If someone is trying to:
Force you into a vehicle
Lead you around a corner
Push you into a building
Order you to “get in” or “walk quietly”
Then you are no longer in a robbery — you are in the early stages of a likely abduction.
It’s essential you understand this:
When an attacker wants to take you from a public place to a private one, they are removing witnesses so they can do whatever they want.
And that “whatever” often includes rape, torture, murder, or disposal of your body.
Expanded Section: What “Going Somewhere” Really Means
Let me be brutally clear:
If they wanted your phone, they’d take it and leave.
If they wanted your wallet, they’d grab it and run.
If they want you, and especially if they want to move you, it almost always means they don’t want you seen again.
Statistically, the vast majority of people who are abducted in this way are:
Sexually assaulted
Held captive for extended periods
Or murdered and dumped when the attacker is done
This is not exaggeration. This is what happens when people comply out of fear and hope.
But there’s no safety in compliance once they start moving you.
You must act before you lose visibility, not after. Once you’re in a car boot, a basement, or woods — your chance is nearly zero.
That is the moment you fight. Even if you die trying — you die fighting in public, where someone might help, or cameras might catch it. You do not vanish without resistance.
Firearms, Reading the Situation
When facing a firearm, many people freeze — understandably. But the situation must be read carefully. Here’s a hard truth:
If someone has a gun pointed at you, and they haven’t pulled the trigger yet — that’s a good sign.
Not a safe one — but a revealing one.
If they wanted you dead on sight, they’d have already fired.
If they’re threatening you, ordering you around, or using the gun as control — that’s your window.
The moment you’re ordered to move — into a car, around a corner, into a building — that’s the tipping point.
Because once you’re taken out of public view, your chance of survival drops dramatically.
That’s why we train to act before that moment — to make decisions based on what’s happening, not what we hope will happen.
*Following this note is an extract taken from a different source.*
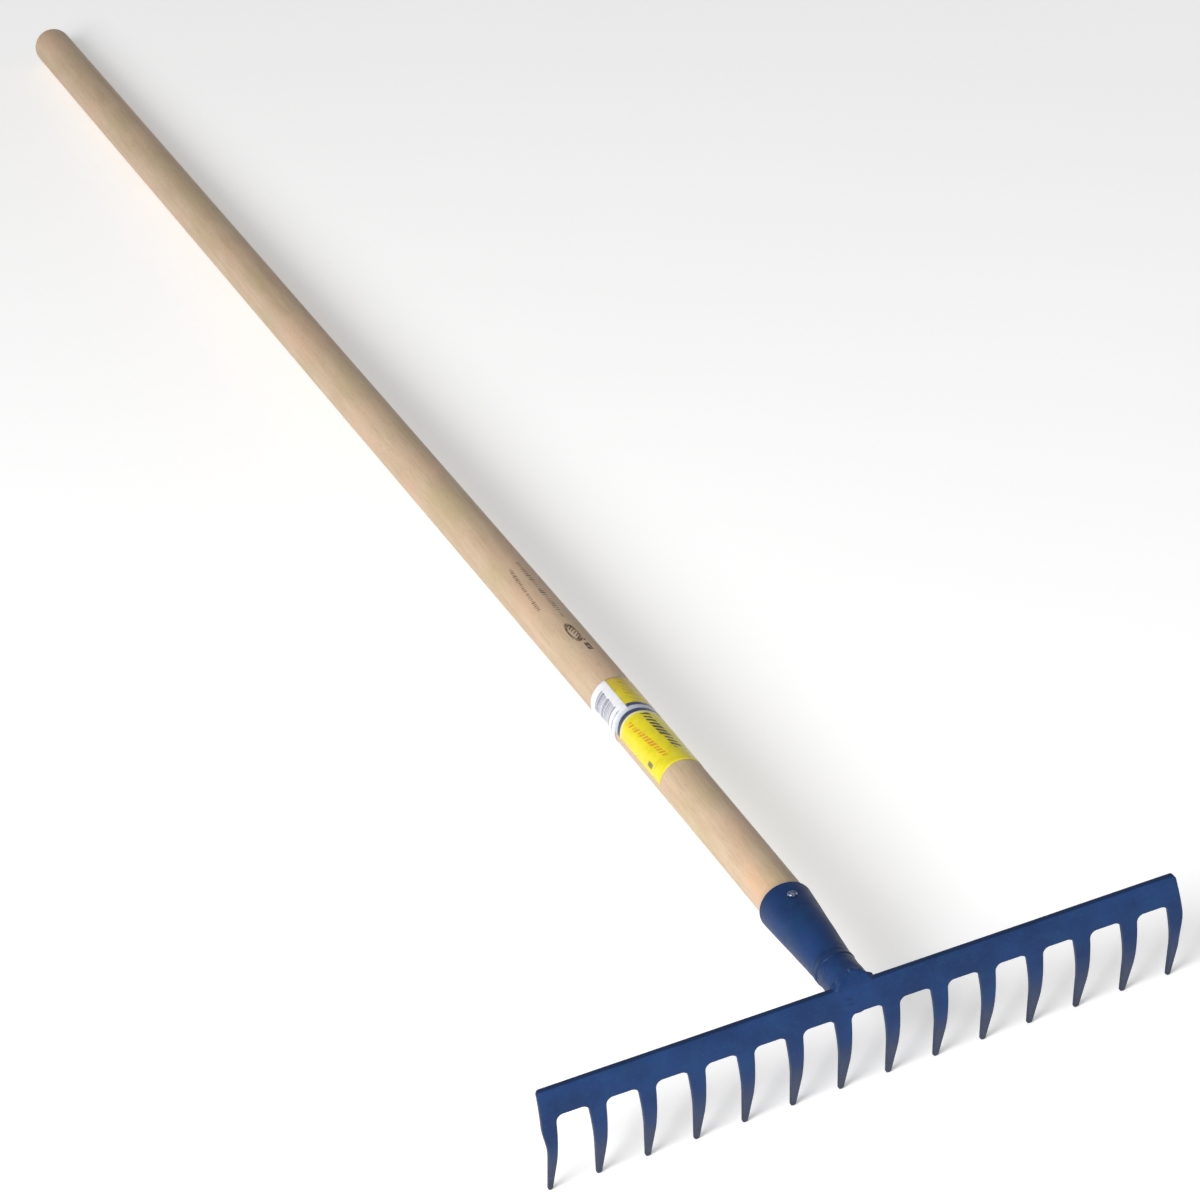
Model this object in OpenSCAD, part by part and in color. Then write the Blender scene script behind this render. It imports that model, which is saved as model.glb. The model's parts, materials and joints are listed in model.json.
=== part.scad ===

Knife Attacks – Chaos and Commitment
Knives are terrifying because the attacks are often chaotic, frenzied, and brutally fast. Knife wounds are devastating — even shallow ones. But if someone is threatening you with a blade and hasn’t attacked yet, you still have space to work with.
Again:
If you believe giving them your belongings will end it, do it.
But if you believe they will stab you no matter what — you cannot wait.
Movement, timing, noise, targeting vulnerable areas — even creating one second of hesitation can be enough to escape. That’s the kind of moment we train for at Voracious Karate.
Not perfection. Possibility.
Why We Train Weapon Defence
Many instructors avoid teaching knife and firearm defence because of how dangerous and uncertain it is.
But not teaching it at all leaves your students with nothing.
No mindset.
No reactions.
No instincts.
No chance.
Training nothing and doing nothing guarantees death or injury.
Training for it gives you hope — even though there is still a chance of death.
Even if you die while fighting, that is still better than giving up and dying with your hands by your sides.
At Voracious Karate, we train to give students something — not false confidence, but real preparation for real threats. We use safe, progressive, scenario-based training that focuses on movement, instinct, survival mindset, and fast decision-making.
You may still get hurt.
You may still lose.
But at least you’ll be in the fight.
Final Words
This isn’t about bravado. It’s not about being a hero.
It’s about knowing that if someone tries to take your life — you won’t just give it to them.
You’ll move.
You’ll react.
You’ll give yourself the best chance possible.
Even if it’s only 1% — that 1% might be enough.
At Voracious Karate, we train for that 1%.
Because anything less is a disservice to those who put their trust in us.